The National Aeronautics and Space Administration, better known as NASA, has made substantial contributions to our world, many of which are not known, recognized, understood or fully appreciated by the general public. This course is designed to introduce students to the full scope of the U.S. space program by presenting NASA's organizational structure, strategic plan and exploration policy, by focusing on its current and future projects in various fields of astronomical research, robotic and human exploration, and by carefully examining its many achievements that impact society on a daily basis, at the intersection of science, technology and business.

This course examines chemical and physical aspects of oceans and sea water, including geologic history of ocean basins, ocean currents, waves, tides, composition of sea water, types and movement of marine sediments, natural resources that oceans provide, and human impacts, such as pollution in the coastal and deep marine environment.

This course introduces the principles of ecology that are relevant to environmental science, including variation in the environment, energy flow, biogeochemical cycling, productivity, population growth and regulation, and interactions between organisms and their environment.
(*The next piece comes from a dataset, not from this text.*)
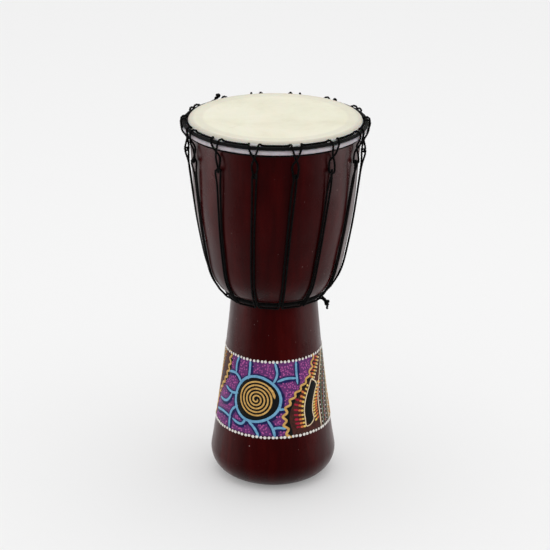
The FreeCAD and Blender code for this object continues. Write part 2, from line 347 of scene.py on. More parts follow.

The evolutionary nature of species interactions and its implications for conservation biology will be explained. The course will include study and discussion of environmental problems confronting the world, field trips to local environments, exercises designed to teach ecological concepts, and writing assignments, particularly a paper on the application of ecological principles to a current environmental issue. The course will prepare the student to function as an ecologically aware citizen and to appreciate the natural environment more.

This course examines the scientific basis for human development that provides people with a better life without sacrificing and/or depleting Earth's resources or causing environmental impacts that will undercut future generations. Examples of the Earth's resources to be studied include air, water, soil, forests, energy, minerals, fish, wildlife and agriculture. A service-learning project concerning conservation, recycling and reuse of everyday materials and products in the local area is a major component of the course.

Why are companies investing in wind energy? Learn about the risks and rewards of investing in this growing and competitive global industry. This course explores the entire lifecycle of a wind energy project from siting and planning to construction and operation to decommissioning. To understand the complete system of these projects, the course will cover the physics of energy conversion, the cost of energy, wind energy policies, environmental impacts, and human factors in developing and operating wind projects. Students will understand the current state of the wind energy industry through real projects, locations and data. The course will equip students to evaluate wind energy projects and policies within the larger energy system by examining each stage of the permitting process and the intersections of technology, the environment and human behavior.